Written task
Repeat exactly the lines of the entries below from the one with "Turn this picture of an object into an" through the one with "label faces -Y.", both ends included, and nothing else.

Task material

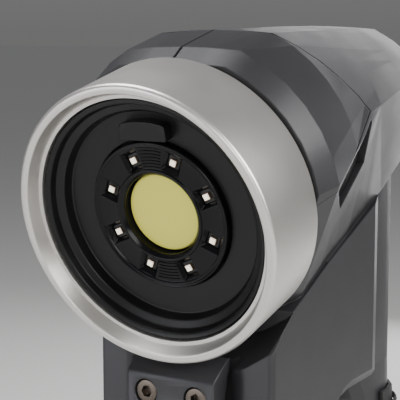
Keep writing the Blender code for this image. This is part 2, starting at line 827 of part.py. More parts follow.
def make_led_board():
    """Ring-shaped lamp board with its chips standing in the cover's pockets."""
    front = LED_PLATE_DEPTH + LED_PLATE_THICKNESS + GAP
    inner = FILTER_RADIUS + 0.0008
    outer = LED_PLATE_RADIUS - 0.0004
    back = front + BOARD_THICKNESS
    made = turned("led_board", [(inner, front), (outer, front), (outer, back), (inner, back)], 24)
    half = LED_CHIP / 2
    for angle in led_places():
        chip = block("chip", (-half, half), (front - 0.0007, front + 0.0004), (-half, half))
        place = (LED_CIRCLE_RADIUS * math.cos(angle), 0, LED_CIRCLE_RADIUS * math.sin(angle))
        join(made, baked(moved(chip, place)))
    return made


def make_lens_barrel():
    """Lens barrel with a recessed, domed front element."""
    start = LED_PLATE_DEPTH + FILTER_SETBACK + FILTER_THICKNESS + GAP
    radius = FILTER_RADIUS + 0.0004
    end = start + LENS_LENGTH
    profile = [
        (0, start + 0.0012),
        (0.0045, start + 0.0016),
        (LENS_RADIUS, start + 0.0030),
        (LENS_RADIUS, start),
        (radius, start),
        (radius, end - 0.006),
        (radius + LENS_FLANGE, end - 0.006),
        (radius + LENS_FLANGE, end),
        (0, end),
    ]
    return turned("lens_barrel", profile, 20)


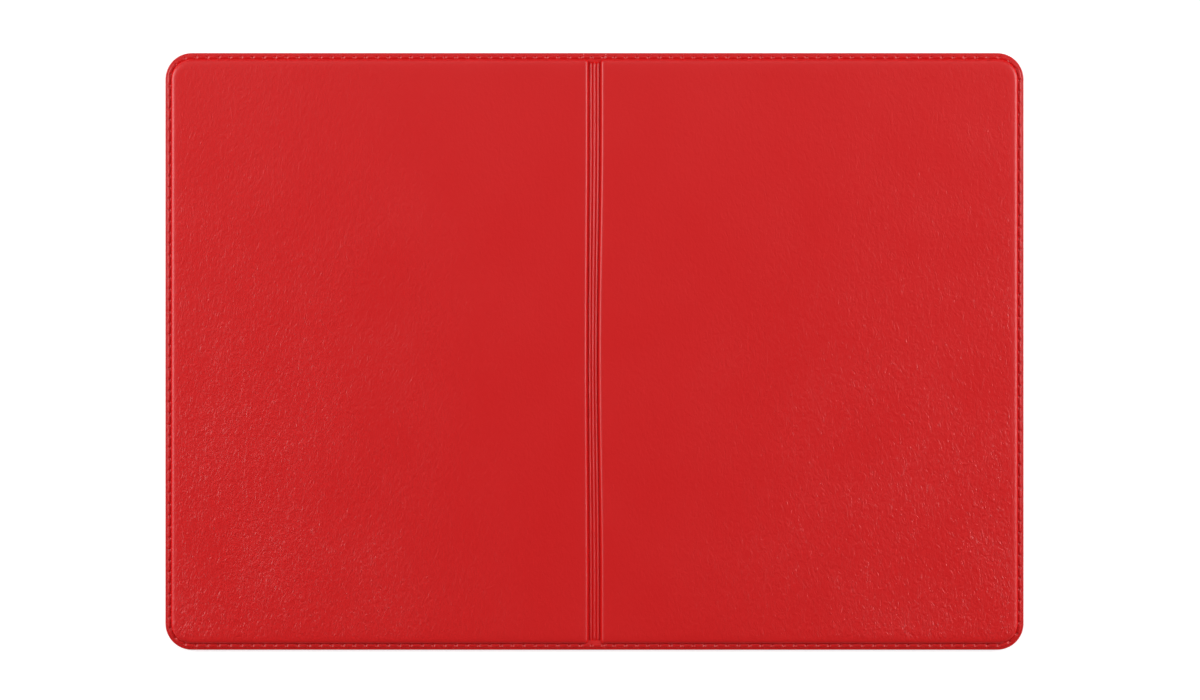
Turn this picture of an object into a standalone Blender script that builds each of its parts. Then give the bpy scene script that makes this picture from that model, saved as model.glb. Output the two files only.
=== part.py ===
"""Passport holder wallet: a welded soft vinyl cover, opened flat with its outside up.

The spine runs along Y at x = 0, the front cover is the half at +X and the back cover the
half at -X.  Metres, +Z up, and the table is z = 0.
"""
import math

import bmesh
import bpy

MM = 0.001

# Whole cover, opened flat.
OPEN_WIDTH = 195.0 * MM
HEIGHT = 135.6 * MM
CORNER_RADIUS = 6.0 * MM
HALF_WIDTH = OPEN_WIDTH / 2
HALF_HEIGHT = HEIGHT / 2

# Spine: three ribs and four grooves.  Everything that folds turns about one axis under rib 2.
RIB_PITCH = 0.87 * MM
RIB_WIDTH = 0.62 * MM
RIB_COUNT = 3
PIVOT_HEIGHT = 0.45 * MM
RIB_BOTTOM = 0.58 * MM
RIB_SHOULDER = 0.97 * MM
RIB_TOP = 1.27 * MM
RIB_CHAMFER = 0.06 * MM
COVER_START_X = RIB_PITCH * (RIB_COUNT + 1) / 2 - RIB_WIDTH / 2

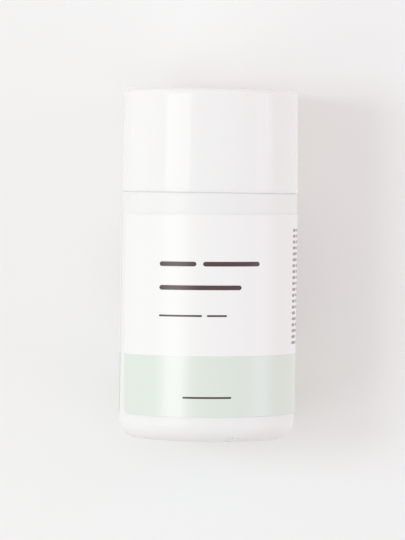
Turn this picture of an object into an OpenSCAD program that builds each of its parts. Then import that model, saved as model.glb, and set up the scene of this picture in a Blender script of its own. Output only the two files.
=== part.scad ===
// Dip-in sponge jar for nail polish remover: a blown bottle filled with foam that has a finger hole,
// and a tall double-walled screw lid. Millimetres, +Z up, the origin in the middle of the standing face.
// The front of the label faces -Y.

/* [Bottle] */
// Outside diameter of the bare body
body_d = 47.6; // [46:0.1:52]
// Height of the shoulder's ledge above the table
shoulder_z = 67.4; // [62:0.1:90]
// Radius of the rounded edge of the shoulder
shoulder_r = 1.8; // [1.6:0.1:3]
// Radius of the rounded heel
heel_r = 5; // [4:0.1:6]
// Depth by which the flat standing face cuts the heel's arc short
heel_cut = 0.35; // [0.1:0.05:0.6]
// Thickness of the side wall
wall = 1.3; // [1:0.1:1.4]
// Thickness of the floor at the standing ring
floor_t = 2.6; // [2:0.1:3]
// Depth of the push-up under the floor
push_up = 0.9; // [0.4:0.1:1.2]
// Width of the ring that the bottle stands on
standing_w = 3.2; // [2:0.1:5]

/* [Neck] */
// Outside diameter of the neck between its threads
neck_d = 35; // [34:0.5:36]
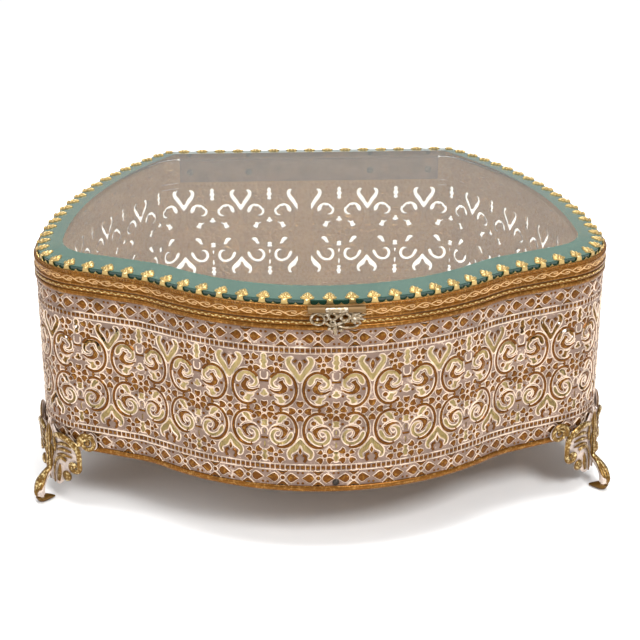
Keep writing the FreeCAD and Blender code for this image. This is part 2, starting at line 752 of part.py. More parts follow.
clasp_plate = new_body("clasp_plate")
front_band(clasp_plate, "plate", f"({CLASP_Z} - clasp_knuckle)", f"({CLASP_Z} + clasp_knuckle)",
           HALF, "clasp_plate")
arm_back = "(0 - depth / 2 - clasp_plate / 2)"
arm_near = f"({CLASP_Y} + clasp_pin + 3 * pin_clearance)"
ARM_LOW = f"({CLASP_Z} - clasp_knuckle / 2)"
ARM_HIGH = f"({CLASP_Z} + clasp_knuckle / 2)"
clasp_rolls(
    clasp_plate,
    [f"(clasp_shift - {HALF})", "(clasp_shift + clasp_centre + clasp_gap)"],
    SIDE_LENGTH,
    [(arm_near, ARM_LOW), (arm_back, ARM_LOW), (arm_back, ARM_HIGH), (arm_near, ARM_HIGH)],
)
clasp_hinge_pin = new_cylinder(
    "clasp_hinge_pin", "clasp_pin", "clasp_width",
    aim(Vector(number(f"clasp_shift - {HALF}"), number(CLASP_Y), number(CLASP_Z)), Vector(1, 0, 0)),
)
# the leaf hangs under the pin: a wide top with two pierced scrolls, drawn in to a short tail
LEAF_TOP = f"({CLASP_Z} - clasp_knuckle - clasp_gap)"
LEAF_END = f"({CLASP_Z} - clasp_drop)"
LEAF_SIDE = f"({LEAF_TOP} - 4 * clasp_scroll)"
TAIL_TOP = f"({LEAF_END} + 2 * clasp_scroll)"
LEAF_FACE = f"({CLASP_Y} - clasp_thick / 2)"
clasp_flap = new_body("clasp_flap")
leaf = new_sketch(clasp_flap, "XZ_Plane", "leaf", f"(0 - {LEAF_FACE} - clasp_thick)")
left, right = f"(clasp_shift - {HALF})", f"(clasp_shift + {HALF})"
draw(
    leaf,
    [(left, LEAF_SIDE), ("(clasp_shift - clasp_centre)", TAIL_TOP),
     ("(clasp_shift - clasp_scroll)", LEAF_END), ("(clasp_shift + clasp_scroll)", LEAF_END),
     ("(clasp_shift + clasp_centre)", TAIL_TOP), (right, LEAF_SIDE), (right, LEAF_TOP), (left, LEAF_TOP)],
    [None] * 8,
)
for sign in "-+":
    draw_circle(leaf, f"(clasp_shift {sign} ({HALF} + clasp_centre / 2) / 2)",
                f"({LEAF_TOP} - 2 * clasp_scroll)", "clasp_scroll")
new_pad(clasp_flap, leaf, "clasp_thick")
leaf_back = f"({LEAF_FACE} + clasp_thick)"
arm_foot, arm_head = f"({LEAF_TOP} - clasp_gap)", f"({CLASP_Z} - clasp_pin - 2 * pin_clearance)"
clasp_rolls(
    clasp_flap,
    ["(clasp_shift - clasp_centre)"],
    "2 * clasp_centre",
    [(LEAF_FACE, arm_foot), (leaf_back, arm_foot), (leaf_back, arm_head), (LEAF_FACE, arm_head)],
)
clasp_catch = new_body("clasp_catch")
CATCH_MIDDLE = f"({WALL_TOP} - top_rim_height / 2)"
front_band(clasp_catch, "plate", f"({CATCH_MIDDLE} - catch_height / 2)",
           f"({CATCH_MIDDLE} + catch_height / 2)", "(catch_width / 2)", "catch_thick")

feet = [foot(name) for name in FEET]

NODES = [
    filigree_wall, body_top_rim, body_bottom_rim, base_pan, floor_lining, pan_screws, foot_rivets,
    hinge_leaf_body_drilled, hinge_leaf_lid_drilled, hinge_pin, hinge_rivets_body, hinge_rivets_lid,
    lid_rim, prong_gallery, glass_seat, glass_panel,
    clasp_plate, clasp_hinge_pin, clasp_flap, clasp_catch,
] + feet

doc.recompute()
edges = [node.Shape.BoundBox for node in NODES]
slide = -(min(box.YMin for box in edges) + max(box.YMax for box in edges)) / 2
for node in NODES:
    node.Placement = Placement(Vector(0, slide, 0), Rotation()) * node.Placement
doc.recompute()
for item in doc.Objects:
    if "Invalid" in item.State or "Error" in item.State:
        raise ValueError(f"{item.Label}: {item.State}")
for node in NODES:
    if node.Shape.isNull() or not node.Shape.isValid():
        raise ValueError(f"{node.Label}: shape is not valid")
    if not node.Shape.Solids:
        raise ValueError(f"{node.Label}: no solid")

print(f"slid {slide:.3f} mm; lid axis at y {number(HINGE_Y) + slide:.3f} z {number(HINGE_Z):.3f}; "
      f"clasp axis at y {number(CLASP_Y) + slide:.3f} z {number(CLASP_Z):.3f}")
os.makedirs("parts", exist_ok=True)
for node in NODES:
    node.Shape.exportStep(f"parts/{node.Label}.step")
    print(f"{node.Label}: {len(node.Shape.Solids)} solids, {node.Shape.Volume:.1f} mm3")
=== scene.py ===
import json
from math import cos, pi, radians, sin

import bpy
import numpy as np
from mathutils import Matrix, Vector

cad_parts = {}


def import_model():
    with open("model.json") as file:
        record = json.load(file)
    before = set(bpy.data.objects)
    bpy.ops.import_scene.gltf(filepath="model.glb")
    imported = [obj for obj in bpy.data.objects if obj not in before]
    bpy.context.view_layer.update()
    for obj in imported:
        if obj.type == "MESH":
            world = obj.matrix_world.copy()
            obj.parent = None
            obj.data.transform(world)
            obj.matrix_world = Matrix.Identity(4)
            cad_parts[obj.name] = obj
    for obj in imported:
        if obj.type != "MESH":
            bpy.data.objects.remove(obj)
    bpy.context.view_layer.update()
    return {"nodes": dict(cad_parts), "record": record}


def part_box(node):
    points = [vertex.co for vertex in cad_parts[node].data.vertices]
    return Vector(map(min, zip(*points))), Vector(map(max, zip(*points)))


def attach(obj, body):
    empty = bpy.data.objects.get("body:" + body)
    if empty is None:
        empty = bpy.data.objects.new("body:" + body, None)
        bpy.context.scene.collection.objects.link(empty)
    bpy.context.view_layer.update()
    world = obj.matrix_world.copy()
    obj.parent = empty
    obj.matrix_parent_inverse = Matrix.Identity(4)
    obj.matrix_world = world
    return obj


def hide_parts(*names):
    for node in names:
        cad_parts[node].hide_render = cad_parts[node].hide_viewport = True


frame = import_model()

# Jewel casket. Metal pieces are modelled flat in millimetres, x along the wall from the front
# middle, y up from the ground and z out of the wall, and are then bent round the plan of the
# packed case, which is read from its wall and its rims.

MM = 0.001


# ---------------------------------------------------------------- the plan line
def lowest_line(node):
    """Places round the lowest edge of a CAD ring, in mm, in the order of a walk along it."""
    mesh = frame["nodes"][node].data
    places = np.array([v.co for v in mesh.vertices]) / MM
    low = places[:, 2].min()
    steps = {}
    for polygon in mesh.polygons:
        ring = [tuple(np.round(places[k], 3)) for k in polygon.vertices]
        for a, b in zip(ring, ring[1:] + ring[:1]):
            if a[2] - low < 0.01 and b[2] - low < 0.01 and abs(polygon.normal.z) < 0.5:
                steps.setdefault(a[:2], []).append(b[:2])
                steps.setdefault(b[:2], []).append(a[:2])
    start = min(steps)
    line, last, here = [start], None, start
    while True:
        onward = [p for p in dict.fromkeys(steps[here]) if p != last and p != here]
        last, here = here, onward[0]
        if here == start:
            break
        line.append(here)
    return np.array(line)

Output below
Turn this picture of an object into an OpenSCAD program that builds each of its parts. Then import that model, saved as model.glb, and set up the scene of this picture in a Blender script of its own. Output only the two files.
=== part.scad ===
// Dip-in sponge jar for nail polish remover: a blown bottle filled with foam that has a finger hole,
// and a tall double-walled screw lid. Millimetres, +Z up, the origin in the middle of the standing face.
// The front of the label faces -Y.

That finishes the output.